Bosnian President Haris Silajdzic, speaking in London, says Serbia's controversial effort to extradite one of his predecessors for alleged war crimes is damaging the relationship between the two countries. Former Bosnian President Ejup Ganic was jailed on a Serbian extradition request last week and released on bail Thursday.

"We've been trying lately to improve our relations, Bosnia Herzegovina and Serbia, but this is a setback and all the gains in improving those relations is practically reversed," President Silajdzic said. "We shall need now more time to make these relations normal."

Bosnia and Serbia fought a bloody war in the early 1990s during the breakup of the former Yugoslavia. Serbian authorities have accused former Bosnian president Ejup Ganic of war crimes in 1992 at the start of the war. Mr. Ganic, who was arrested last week in London, has denied the Serbian charges, which were previously rejected by the International Criminal Tribunal in the Hague. Thursday, a British court ordered Mr. Ganic released on bail.
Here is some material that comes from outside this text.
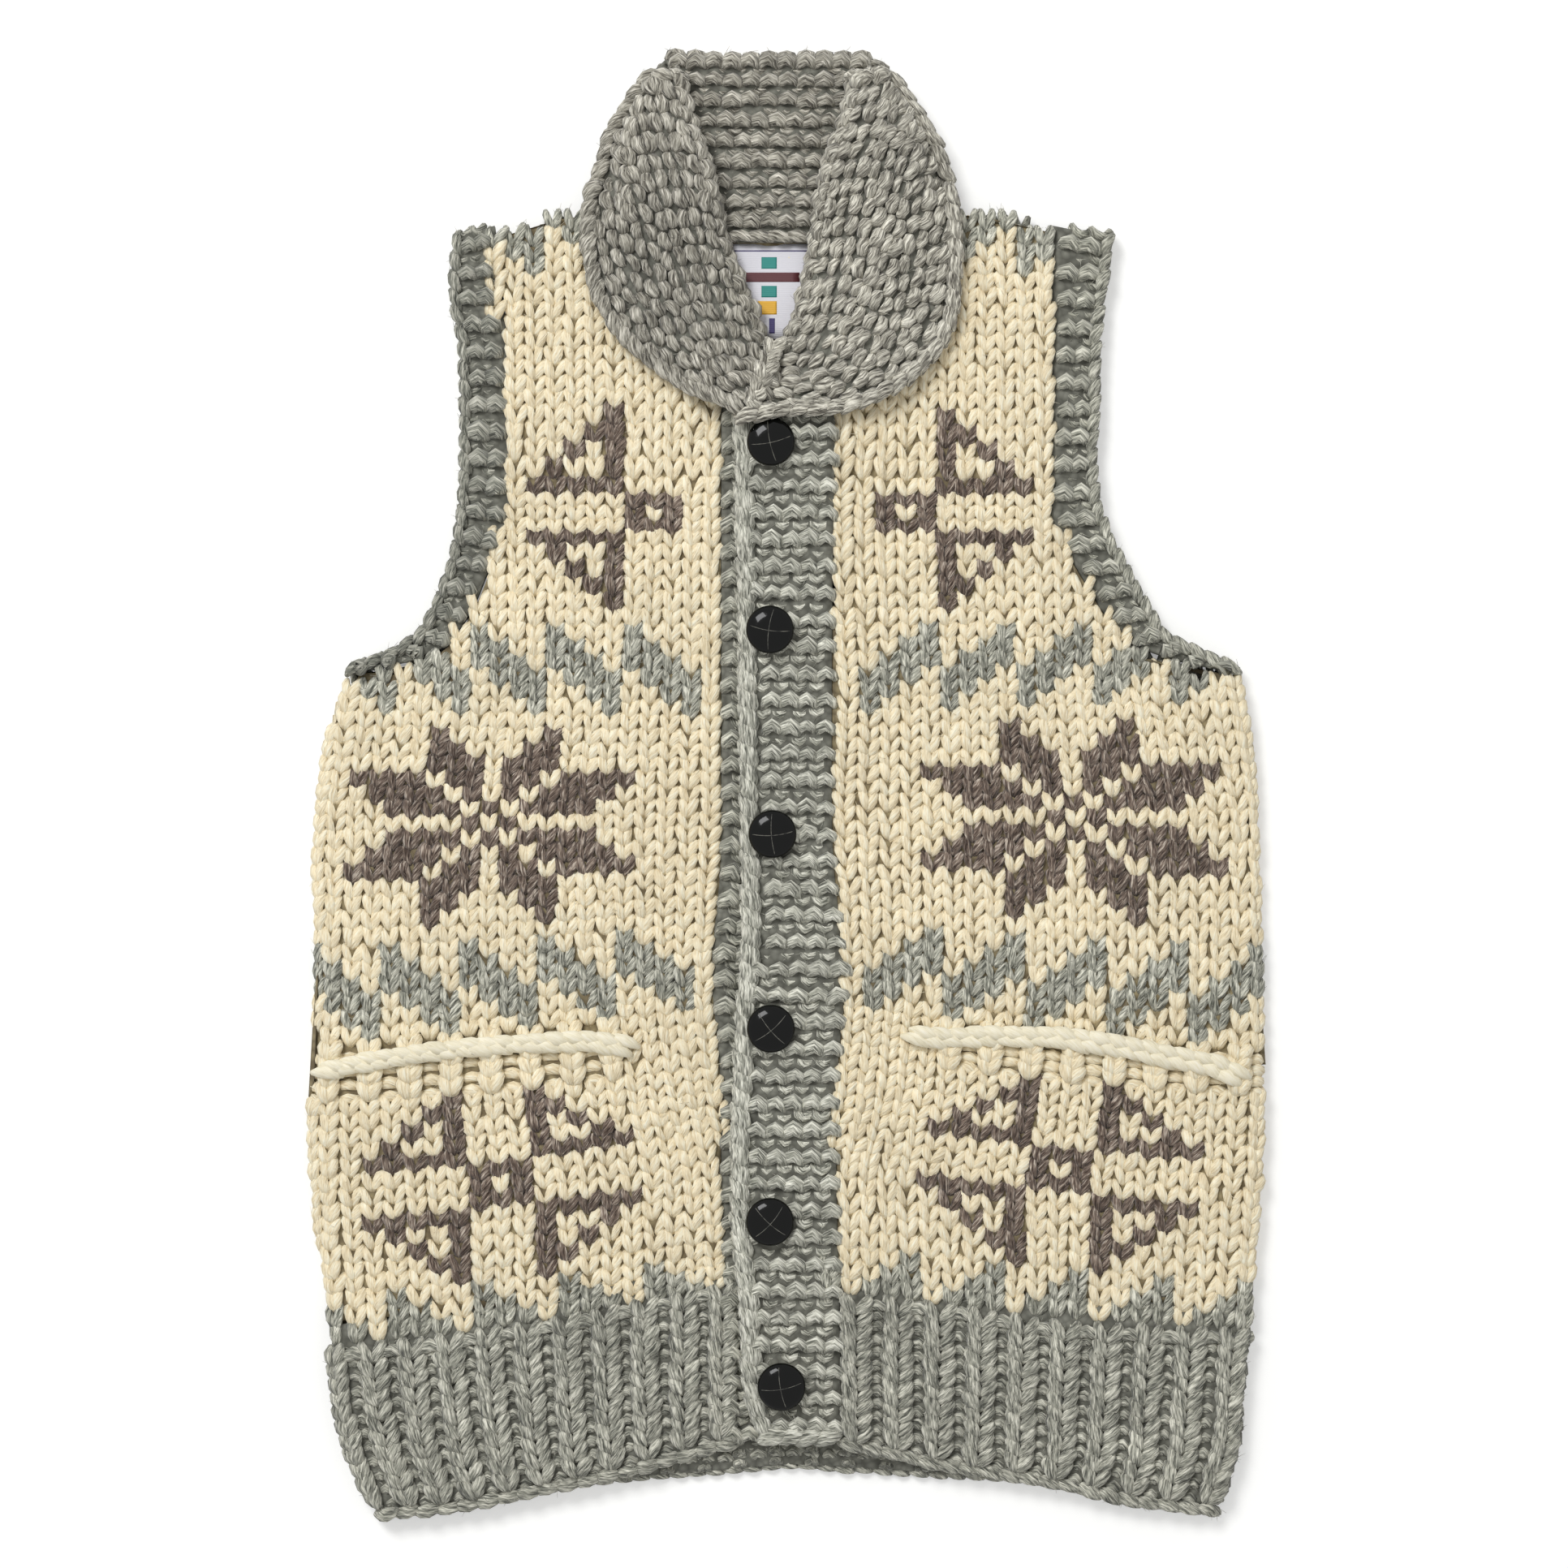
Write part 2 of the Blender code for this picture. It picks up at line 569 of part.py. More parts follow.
# ---------------------------------------------------------------- collar
def folded_section(side, row):
    """Outer and inner points round one section of the collar: its leaf, the fold and its stand."""
    fold, out, width = collar_frame(side, row)
    seam = row.seam * width
    stand_top = row.stand_z + STAND
    near = stand_top + FOLD
    radius = (near + row.leaf - row.stand_z) / 2
    middle = row.stand_z + radius

    def leaf_z(reach):
        on_fronts = row.edge_y < SHOULDER_LINE_Y
        rest = collar_rest_z((fold + out * reach)[0]) if on_fronts else BACK_LEAF + GAP
        if rest > near:
            return mix(near, rest, ease((reach - radius) / (seam - radius)))
        return mix(near, rest, ease((reach - seam - SEAM_CLEAR) / (width - seam - SEAM_CLEAR)))

    section = []
    for part in ROUND[:-1]:
        reach = width - row.leaf / 2 * part
        half = rounded(row.leaf / 2 * part, row.leaf / 2, row.leaf) / 2
        centre = leaf_z(reach) + row.leaf / 2
        section.append((reach, centre + half, reach, centre - half))
    for part in LEAF_PARTS:
        reach = mix(width - row.leaf / 2, radius, part)
        section.append((reach, leaf_z(reach) + row.leaf, reach, leaf_z(reach)))
    for turn in FOLD_TURNS:
        around, height = 1 - math.cos(turn), math.sin(turn)
        section.append((radius * around, middle + radius * height,
                        radius - FOLD / 2 * math.cos(turn), mix(near, stand_top, (1 - height) / 2)))
    for part in STAND_PARTS:
        reach = mix(radius, seam, part)
        section.append((reach, row.stand_z, reach, stand_top))
    outer = [(*(fold + out * a), z) for a, z, _, _ in section]
    inner = [(*(fold + out * a), z) for _, _, a, z in section]
    return outer, inner


def add_collar_side(side):
    """A side of the shawl collar, from the centre front to the top corner, rolled over on itself."""
    sections = [folded_section(side, row) for row in collar_rows(side)]
    add_sheet(f"collar_{side}", [s[0] for s in sections], [s[1] for s in sections], "grey_wool")


def back_neck_y(x):
    """The collar's seam along the back's neckline."""
    return back_top_y(x) + LAY


def add_collar_back():
    """The back of the collar: a stand up from the neckline, folded over, with its leaf behind it."""
    radius = (BACK_LEAF + GAP + BACK_STAND) / 2
    fold_y = BACK_COLLAR_TOP - radius
    stand_low = BACK_LEAF + GAP
    stand_high = stand_low + BACK_STAND
    first = BACK_COLLAR[0]
    levels = [row.y for row in BACK_COLLAR if row.y < fold_y]
    outer, inner = [], []

    def places(half):
        flat = list(np.linspace(BACK_LEAF - half, half - BACK_LEAF, BACK_COLLAR_COLUMNS))
        sides = [half - BACK_LEAF * part for part in ROUND[:-1]]
        return [CENTRE_X + x for x in [-x for x in sides] + flat + sides[::-1]]

    for part in (0.0, 0.5):
        xs = places(first.stand)
        outer.append([(x, mix(back_neck_y(x), first.y, part), mix(CLOTH, stand_high, part)) for x in xs])
        inner.append([(x, mix(back_neck_y(x), first.y, part), mix(0.0, stand_low, part)) for x in xs])
    for y in levels:
        xs = places(read(BACK_COLLAR, "stand", y))
        outer.append([(x, y, stand_high) for x in xs])
        inner.append([(x, y, stand_low) for x in xs])
    for turn in FOLD_TURNS:
        y, rise = fold_y + radius * math.cos(turn), (1 + math.sin(turn)) / 2
        xs = places(mix(read(BACK_COLLAR, "leaf", y), read(BACK_COLLAR, "stand", y), rise))
        outer.append([(x, y, 2 * radius * rise) for x in xs])
        inner.append([(x, fold_y + GAP / 2 * math.cos(turn), BACK_LEAF + GAP * rise) for x in xs])
    for y in levels[::-1]:
        half = read(BACK_COLLAR, "leaf", y)
        xs = places(half)
        thick = [rounded(half - abs(x - CENTRE_X), BACK_LEAF, BACK_LEAF) for x in xs]
        outer.append([(x, y, BACK_LEAF - rise) for x, rise in zip(xs, thick)])
        inner.append([(x, y, BACK_LEAF) for x in xs])
    add_sheet("collar_back", outer, inner, "grey_wool")


# ---------------------------------------------------------------- pocket edges, label and buttons
def add_pocket_edge(side):
    """The rolled cord along a pocket's opening, lying on its front."""
    points = POCKET_RIGHT if side == "right" else POCKET_LEFT
    line = np.array([(row.x, row.y) for row in points])
    half = POCKET_CORD_WIDTH / 2
    across = [shifted(line, half * part) for part in CORD_PARTS]
    grid = []
    for i in range(len(line)):
        row = []
        for part, moved in zip(CORD_PARTS, across):
            x, y = moved[i]
            thick = rounded(half * (1 - abs(part)), half, POCKET_CORD_HEIGHT)
            row.append((x, y, front_z(side, x) + CLOTH + LAY, thick))
        grid.append(row)
    add_layer(f"pocket_edge_{side}", grid, "cream_wool")


def add_label():
    """The woven label, sewn flat inside the back's neck."""
    half_x, half_y = LABEL_SIZE[0] / 2, LABEL_SIZE[1] / 2
    grid = []
    for y in (-half_y, 0.0, half_y):
        grid.append([(CENTRE_X + x, LABEL_CENTRE_Y + y, BACK_TOP + GAP, LABEL) for x in (-half_x, 0.0, half_x)])
    add_layer("neck_label", grid, "woven_label")


def add_button(number, place):
    """A domed button with a small foot, resting on the upper button band."""
    mesh = bmesh.new()
    rings = []
    for radius, height in BUTTON_PROFILE:
        ring = []
        for k in range(BUTTON_SIDES):
            turn = 2 * math.pi * k / BUTTON_SIDES
            x = place.x + radius * math.cos(turn)
            y = place.y + radius * math.sin(turn)
            ring.append(mesh.verts.new(np.array((x, y, BUTTON_Z + height)) * MM))
        rings.append(ring)
    for low, high in zip(rings, rings[1:]):
        for k in range(BUTTON_SIDES):
            after = (k + 1) % BUTTON_SIDES
            mesh.faces.new((low[k], low[after], high[after], high[k]))
    mesh.faces.new(rings[0][::-1])
    mesh.faces.new(rings[-1])
    add_object(f"button_{number}", mesh, "black_button")


def build():
    """Clears the scene and makes the whole vest."""
    for old in list(bpy.data.objects):
        bpy.data.objects.remove(old, do_unlink=True)
    add_back()
    add_back_rib()
    for side in ("right", "left"):
        add_front(side)
        add_front_rib(side)
        for layer in ("back", "front"):
            add_armhole_band(side, layer)
        add_pocket_edge(side)
        add_collar_side(side)
    add_button_bands()
    add_collar_back()
    add_label()
    for number, place in enumerate(BUTTONS, start=1):
        add_button(number, place)


build()
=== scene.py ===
# %% [markdown]
# # A hand-knit vest in thick wool, laid flat
#
# The vest is knitted in yarn about 5 mm thick, so every stitch is large enough to see.  A flat colour or a
# bumpy picture of knitting would not do: the light has to catch each loop.  So this lesson lays every
# stitch as a short length of yarn on a thin base of cloth, row by row, the way that a knitter would.
#
# The sizes and places come from the plain solids of the same vest, which are loaded first and never moved.
# Sizes are in millimetres until a mesh is made.  +Y runs from the hem to the neck, +X towards the wearer's
# left and +Z up through the layers.  Right and left are the wearer's.

# %% Load the fixed frame
import math
from collections import namedtuple

import bpy
import numpy as np
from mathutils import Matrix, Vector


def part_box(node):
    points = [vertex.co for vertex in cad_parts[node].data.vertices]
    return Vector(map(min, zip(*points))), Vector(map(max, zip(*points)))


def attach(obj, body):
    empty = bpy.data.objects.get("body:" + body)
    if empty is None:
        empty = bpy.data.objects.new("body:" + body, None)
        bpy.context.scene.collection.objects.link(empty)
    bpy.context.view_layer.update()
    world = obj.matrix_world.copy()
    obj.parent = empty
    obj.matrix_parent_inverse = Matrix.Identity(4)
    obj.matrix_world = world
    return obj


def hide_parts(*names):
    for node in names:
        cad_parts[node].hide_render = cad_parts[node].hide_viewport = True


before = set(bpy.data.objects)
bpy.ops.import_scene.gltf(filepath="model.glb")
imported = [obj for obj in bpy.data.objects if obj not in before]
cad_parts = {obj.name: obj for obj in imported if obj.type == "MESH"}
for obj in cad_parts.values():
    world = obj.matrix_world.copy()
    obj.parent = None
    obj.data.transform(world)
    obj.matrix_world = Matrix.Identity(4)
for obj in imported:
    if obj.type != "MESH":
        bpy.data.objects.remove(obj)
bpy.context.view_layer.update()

MM = 0.001
draw = np.random.default_rng(11)


def box_mm(node):
    """Lowest and highest corner of one of the solids, in millimetres."""
    low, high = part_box(node)
    return np.array(low) / MM, np.array(high) / MM


# %% [markdown]
# ## Reading outlines from the solids
#
# The knitting has to end exactly where the cloth does.  Instead of writing the outline down a second time,
# it is measured: the solids' edges are cut by level lines, and the lowest and highest crossing are kept.

# %% Outlines of the solids
Outline = namedtuple("Outline", "at low high")
LEVEL_STEP = 1.0      # millimetres between two levels


def outline(names, along=1, across=0):
    """The reach of some solids across one axis, at places along another."""
    starts, ends = [], []
    for name in names:
        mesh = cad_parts[name].data
        points = np.empty(len(mesh.vertices) * 3)
        mesh.vertices.foreach_get("co", points)
        points = points.reshape(-1, 3) / MM
        edges = np.empty(len(mesh.edges) * 2, dtype=np.int32)
        mesh.edges.foreach_get("vertices", edges)
        starts.append(points[edges[0::2]])
        ends.append(points[edges[1::2]])
    start, end = np.concatenate(starts), np.concatenate(ends)
    at = np.arange(start[:, along].min() + 0.2, start[:, along].max(), LEVEL_STEP)
    lows, highs = [], []
    for level in at:
        before, after = start[:, along] - level, end[:, along] - level
        cut = (before * after <= 0) & (before != after)
        part = before[cut] / (before[cut] - after[cut])
        crossing = start[cut, across] + part * (end[cut, across] - start[cut, across])
        lows.append(crossing.min())
        highs.append(crossing.max())
    return Outline(at, np.array(lows), np.array(highs))


def low_at(found, where):
    """The low side of an outline, at some places along it."""
    return np.interp(where, found.at, found.low)


def high_at(found, where):
    """The high side of an outline, at some places along it."""
    return np.interp(where, found.at, found.high)


SIDES = {"right": -1, "left": 1}
FRONTS = {side: outline([f"front_{side}_panel", f"front_{side}_hem_rib"]) for side in SIDES}
BACK = outline(["back_panel", "back_hem_rib"])
SHOULDERS = {side: outline([f"front_{side}_panel"], along=0, across=1) for side in SIDES}
BACK_TOP_LINE = outline(["back_panel"], along=0, across=1)
print("front outlines read at", {side: len(found.at) for side, found in FRONTS.items()}, "heights")

# %% [markdown]
# ## Where the cloth lies
#
# The cloth is 7 mm thick.  A front lies on the back, folds down over its side and meets the back half way.
# A point on it is given by how far it is over the cloth from the button band, and by its height up the
# vest.  One function answers for all of them, so the base and every stitch on it agree.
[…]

Mr. Silajdzic says the Serbs are trying to change perceptions about what happened during the Bosnian war, which cost the lives of an estimated 100,000 people, most of them Bosnian civilians.

"We would like to have normal, neighborly relations with Serbia, but they continue to provoke Bosnia Herzegovina, minimize their role, rehabilitate the perpetrators and demonize the victims, rewrite history, revise recent history," he said.

Mr. Silajdzic says he does not know whether all of the Serbian government supports the plan to request Ganic's extradition, but he says some in Serbia still adhere to the vision former Serbian president Slobodan Milosevic had for a greater Serbia, that included part of what is now Bosnia Herzegovina.

"The problem is the hardliners, or those who still believe in an ideology and still believe in Milosevic's project despite the fact that that project was defeated not only politically and militarily but also morally," he said.

Mr. Silajdzic also met with Britain's foreign Secretary David Miliband to discuss complaints about Mr. Ganic's treatment in Britain.

"Mr. Ganic - was the least to say - mistreated after the arrest," Mr. Silajdzic said.

Bosnian officials say Mr. Ganic, who is now an academic, was not granted consular access for three days and President Silajdzic says there were other concerns.

"He did not have for three or four day access to telephone, and he had problems even with his medicine at treating the high blood pressure," he said. "That is a contravention, clear contravention of the European convention. And, I said that I believe that an apology is in order so that the citizens of Bosnia Herzegovina will know that our relations are normal, that this was an aberration in otherwise good and friendly relation that we have with this country."

Miliband said he would investigate the complaints. On March 25, Mr. Ganic's lawyers are expected to try to have the case thrown out for lack of evidence. If that fails, Mr. Ganic is scheduled to appear in court April 13 when Serbia will lay out its case for extradition.